Distinguir a linha tênue existente nestas duas searas não é tarefa para a qual esteja preparada a maioria dos juristas, sobretudo porque se costuma ver de forma não menos comum, até mesmo os juristas se alimentando do mesmo ânimo de vingança dos seus clientes.
Há que restar, portanto, uma posição bastante profissional no seu mais alto grau, de forma a não se deixar influenciar pela posição consolidada do seu cliente, suas dores e agruras; essas devem, de preferência, permanecer no íntimo da pessoa agredida, até porque, para se atingir a moral de alguém são utilizados pesos diversificados, conseguindo ou não lograr êxito.
Neste sentido, Rudolf von Ihering buscou demonstrar o estado de espírito das pessoas imbuídas no afã de buscar seu direito a todo custo. Mas, segundo ele, o fim do direito é a paz e o meio que se serve para obtê-la é a luta. E luta sem tréguas.
Assim, estando insertos neste meio, o que nos resta é selecionar as armas com que lutar, justamente aquelas das quais nos faremos companheiros, por serem pertinentes não nos causando dano maior do que o fato de ter ao nosso jugo um sem número de armas. O que é pertinente e o que não é. As armas são técnicas e devem ser utilizadas de forma a demandar dedicação e gosto pelo trabalho minucioso de arrebatar provas pertinentes, corretas.
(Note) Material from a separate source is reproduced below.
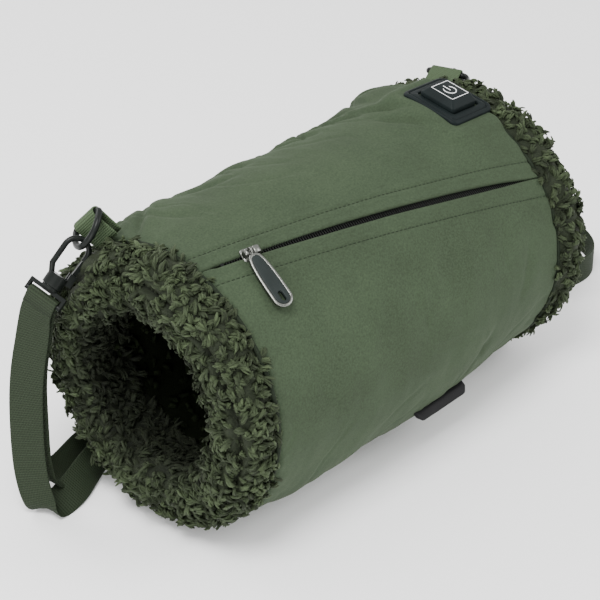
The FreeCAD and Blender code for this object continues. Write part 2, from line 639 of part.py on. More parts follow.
# ---------------------------------------------------------------- strap
def band_line(points):
    """Places along a path of straight runs and tangent arcs."""
    line = [points[0]]
    for a, p, b in zip(points, points[1:], points[2:]):
        u, w = (a - p), (b - p)
        half = (math.pi - u.getAngle(w)) / 2
        cut = 0.45 * min(u.Length, w.Length)
        u.normalize()
        w.normalize()
        radius = cut / math.tan(half)
        mid = unit(u + w)
        side = unit(w - u)
        centre = p + mid * math.hypot(radius, cut)
        count = 2 + int(math.degrees(2 * half) / 12)
        for step in range(count + 1):
            a = -half + 2 * half * step / count
            line.append(centre - mid * (radius * math.cos(a)) + side * (radius * math.sin(a)))
    return line + [points[-1]]


def running_length(points):
    """Length along a line up to each of its points."""
    marks = [0.0]
    for a, b in zip(points, points[1:]):
        marks.append(marks[-1] + (b - a).Length)
    return marks


def band_widths(route, line):
    """Width directions at a line's points, blended between those of the route's points."""
    marks = running_length([p for p, w in route])
    places = running_length(line)
    scale = marks[-1] / places[-1]
    widths = []
    i = 0
    for s in (place * scale for place in places):
        while i < len(marks) - 2 and s > marks[i + 1]:
            i += 1
        t = min(1.0, max(0.0, (s - marks[i]) / (marks[i + 1] - marks[i])))
        widths.append(unit(unit(route[i][1]) * (1 - t) + unit(route[i + 1][1]) * t))
    return widths


def band(route, width, thick):
    """A solid flat band along a route, built from triangles."""
    line = band_line([p for p, w in route])
    rings = []
    for i, (pos, across) in enumerate(zip(line, band_widths(route, line))):
        along = unit(line[min(i + 1, len(line) - 1)] - line[max(i - 1, 0)])
        across = reject(across, along)
        face = along.cross(across)
        corners = ((1, 1), (1, -1), (-1, -1), (-1, 1))
        rings.append([pos + across * (a * width / 2) + face * (f * thick / 2) for a, f in corners])
    faces = []
    for r0, r1 in zip(rings, rings[1:]):
        for k in range(4):
            n = (k + 1) % 4
            faces.append(triangle(r0[k], r1[k], r1[n]))
            faces.append(triangle(r0[k], r1[n], r0[n]))
    for ring in (rings[0], rings[-1]):
        faces.append(triangle(ring[0], ring[1], ring[2]))
        faces.append(triangle(ring[0], ring[2], ring[3]))
    solid = Part.makeSolid(Part.makeShell(faces))
    if solid.Volume < 0:
        solid.reverse()
    return solid


def triangle(a, b, c):
    return Part.Face(Part.makePolygon([a, b, c, a]))


def wrap(bar, across, pull, front):
    """The strap's turn round a base bar, from its back to its front."""
    start = bar - front * WRAP_R
    half_w, half_t = WEB_W / 2, WEB_T / 2
    corners = [(-half_w, -half_t), (half_w, -half_t), (half_w, half_t), (-half_w, half_t),
               (-half_w, -half_t)]
    face = Part.Face(Part.makePolygon([start + across * a + front * t for a, t in corners]))
    sign = 1 if across.cross(front * -1).dot(pull * -1) > 0 else -1
    return face.revolve(bar, across * sign, 180)


def bar_frame(end, toward):
    """Base bar, its direction, the strap's pull towards a point, and its outer side."""
    bar, across = base_bar(end)
    pull = reject(toward - bar, across)
    front = unit(across.cross(pull))
    front = front if front.dot(end["strap_out"]) > 0 else front * -1
    return bar, across, pull, front


def make_strap():
    """Webbing strap: round the near bar, along the floor behind the tube, to the far bar."""
    bar, across, pull, front = bar_frame(ENDS["near"], STRAP_ROUTE[0][0])
    far_bar, far_across, far_pull, far_front = bar_frame(ENDS["far"], STRAP_ROUTE[-1][0])
    start = bar + front * WRAP_R
    end = far_bar + far_front * WRAP_R
    route = [(start, across), (start + pull * 9, across)] + STRAP_ROUTE
    route += [(end + far_pull * 9, far_across), (end, far_across)]
    body = band(route, WEB_W, WEB_T)
    hem_start = far_bar - far_front * WRAP_R
    hem_route = [(hem_start, far_across), (hem_start + far_pull * 12, far_across),
                 (hem_start + far_pull * 20 + far_front * 0.6, far_across),
                 (hem_start + far_pull * 30 + far_front * 1.4, far_across)]
    hem = band(hem_route, WEB_W, WEB_T)
    return Part.makeCompound([wrap(bar, across, pull, front), body,
                              wrap(far_bar, far_across, far_pull, far_front), hem])


def make_return():
    """The strap's doubled layer, from the near bar back to the adjuster."""
    bar, across, pull, front = bar_frame(ENDS["near"], STRAP_ROUTE[0][0])
    start = bar - front * WRAP_R
    route = [(start, across), (start + pull * 9, across)] + RETURN_ROUTE
    return band(route, WEB_W, WEB_T)


def make_adjuster():
    """Ladder slide that sets the strap's length, standing on edge with the webbing."""
    plate = rounded_plate(24.0, 27.0, -1.4, 1.4, 3.0)
    for x in (-6.2, 6.2):
        plate = plate.cut(box(x - 2.6, -10.8, -3, x + 2.6, 10.8, 3))
    return place(plate, ADJUSTER_O, V(1, 0.045, 0), V(0, 1, 0))


def main():
    os.makedirs(PARTS, exist_ok=True)
    save(make_shell().cut(shell_switch_hole()), "outer_shell")
    save(make_wadding([LEAD_PATH, PAD_LEAD_PATH]), "wadding")
    save(pipe_x(TUNNEL_R, LINING_R, -SEAM_X, SEAM_X), "hand_lining")
    save(arc_plate(PAD_R, PAD_R + PAD_T, -PAD_HALF_X, PAD_HALF_X, -PAD_HALF_DEG, PAD_HALF_DEG),
         "heating_pad")
    save(make_cuff(ENDS["near"], -1, R_NEAR - 0.5, R_NEAR + 1.2, 27.5, 50.0), "near_cuff")
    save(make_cuff(ENDS["far"], 1, R_FAR - 0.5, R_FAR + 3.4, 31.0, 50.0), "far_cuff")
    save(make_piping(R_NEAR, -1), "near_seam_binding")
    save(make_piping(R_FAR, 1), "far_seam_binding")
    save(make_pocket(), "pocket_bag")
    save(make_label(), "side_label")

    for name, sign in (("zip_tape_upper", 1), ("zip_tape_lower", -1)):
        save(make_tape(sign), name)
    save(zip_strip(-CHAIN_W / 2, CHAIN_W / 2, TAPE_TOP + 0.05, -0.7, 12, ZIP_LEN - 8), "zip_chain")
    save(zip_stops(), "zip_end_stops")
    save(make_slider(), "zip_slider")
    save(make_puller(), "puller_frame")
    save(make_insert(), "puller_grips")

    save(make_patch(), "switch_patch")
    save(make_button(), "switch_button")
    save(make_board(), "switch_board")
    save(make_tact(), "tact_switch")
    save(tube(LEAD_PATH, LEAD_D), "power_lead")
    save(tube(PAD_LEAD_PATH, PAD_LEAD_D), "pad_lead")
    plug_dir = LEAD_PATH[-1] - LEAD_PATH[-2]
    plug_up = V(0, -0.80, 0.60)
    save(place(rounded_plate(28.0, 15.0, -3.6, 3.6, 2.0), LEAD_PATH[-1] + unit(plug_dir) * 14,
               plug_dir, plug_up), "usb_plug_body")
    save(place(box(0, -6.0, -2.25, 18.0, 6.0, 2.25).cut(box(2, -5.6, -1.85, 19, 5.6, 1.85)),
               LEAD_PATH[-1] + unit(plug_dir) * 28, plug_dir, plug_up), "usb_plug_shield")

    makers = {"webbing_tab": make_tab, "d_ring": make_ring, "hook_frame": make_hook,
              "hook_gate": make_gate, "gate_pin": make_gate_pin, "hook_base": make_base}
    for side, end in ENDS.items():
        for name, make in makers.items():
            save(make(end), side + "_" + name)
    save(make_strap(), "strap")
    save(make_return(), "strap_doubled_layer")
    save(make_adjuster(), "strap_adjuster")


main()
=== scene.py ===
import math
import random

import bpy
import numpy as np
from mathutils import Matrix, Vector, noise


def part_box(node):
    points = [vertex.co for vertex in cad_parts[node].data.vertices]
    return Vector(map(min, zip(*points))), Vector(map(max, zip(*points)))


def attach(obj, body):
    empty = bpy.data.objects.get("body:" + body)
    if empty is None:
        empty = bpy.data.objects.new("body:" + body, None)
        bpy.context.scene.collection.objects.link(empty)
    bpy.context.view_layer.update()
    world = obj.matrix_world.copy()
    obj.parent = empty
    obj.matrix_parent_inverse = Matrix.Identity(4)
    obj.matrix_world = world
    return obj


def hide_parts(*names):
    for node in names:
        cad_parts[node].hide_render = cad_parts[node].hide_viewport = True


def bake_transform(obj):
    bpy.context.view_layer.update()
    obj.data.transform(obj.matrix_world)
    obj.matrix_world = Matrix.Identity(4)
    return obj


# Heated hand warmer muff.  Lengths in this script are millimetres, in the CAD frame: X along
# the hand tunnel (the switch is near +X), -Y the zipped side, Z up from the floor.

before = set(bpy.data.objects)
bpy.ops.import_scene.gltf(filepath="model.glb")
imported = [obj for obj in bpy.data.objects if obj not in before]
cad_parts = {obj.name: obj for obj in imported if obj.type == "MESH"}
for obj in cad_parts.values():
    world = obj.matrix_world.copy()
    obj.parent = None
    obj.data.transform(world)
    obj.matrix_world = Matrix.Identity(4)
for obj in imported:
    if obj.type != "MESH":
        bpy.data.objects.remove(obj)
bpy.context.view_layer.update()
random.seed(11)
MM = 0.001

# ---- the tube ----
AXIS_Z = 90.0
SEAM_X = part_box("outer_shell")[1][0] / MM      # seams between shell and cuffs, at both ends
R_MID, R_NEAR, R_FAR = 92.5, 85.0, 88.0        # shell radius at the middle and at the seams
HEM = 1.6                                      # depth that the shell tucks in at a seam

# ---- the zip ----
ZIP_X0, ZIP_DEG0 = -120.0, 18.2
ZIP_X1, ZIP_DEG1 = 122.0, 51.0
SLIDER_START = 27.0
COIL_PITCH, COIL_SIDE = 1.7, -0.7             # the coil sits a little below the middle of the gap
STITCH_UP, STITCH_DOWN = 12.0, 12.5            # stitch lines above and below the zip

# ---- the switch ----
SWITCH_X, SWITCH_DEG, SWITCH_LIFT = 109.0, 4.8, 5.2
SWITCH_TILT, SWITCH_ROLL = -0.07, 4.0          # the pad leans down to the far end and to the front
PATCH_HALF_X, PATCH_HALF_Y, PATCH_BEND = 19.6, 22.1, 0.0055
BUTTON_HALF_X, BUTTON_HALF_Y = 12.0, 13.5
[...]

Não devemos desconsiderar que um comportamento profissional não abre espaço para manifestações de prazer ou desprazer. Ocorre que estes existem internamente e devem ser mantidos numa caixa hermética, a ser aberta no local certo, manifestando a alegria pelo êxito diante das pessoas certas.
Então, ao advogado não cabe nem ao menos uma comemoração como aquela que o jogador exterioriza depois do seu gol. Não! Mas, então não existe em tudo isto um contrário senso, como se apoderam os juristas deste termo em uma usucapião pela palavra! Pois é! A contra senso, as ações são uma parte desassociada das suas causas.
Mas, é sabido que a toda a ação corresponde uma reação. Ao bom advogado cabe treinar que elas sejam manifestas apenas internamente. E o cliente deve saber disto. Pode eventualmente colocar em prática ou não. Depende do tamanho do estrago em seu íntimo; talvez em seus bolsos ou até mesmo na sua cabeça.
O que deve restar praticado é o ânimo moderado, exatamente do tamanho que conduza à vitória, sem, no entanto, configurar-se pela prepotência ou excesso de certeza do sucesso.
Ora, tratando-se de um ambiente em que se procura a paz valendo-se da guerra, ficou demonstrado que tal silogismo não é fácil de ser demonstrado. E se o fosse, igualmente seria fácil a prática da justiça.
Diante de tamanha dificuldade que permeia não somente o conhecimento, a aplicabilidade e a interpretação da lei, não esquecer de acrescentar uma visível linha divisória entre orgulho ferido e justiça necessária; é um caminho que tem tudo para chegar ao sucesso sem a menor impressão de que necessitou lesar alguém para sua obtenção.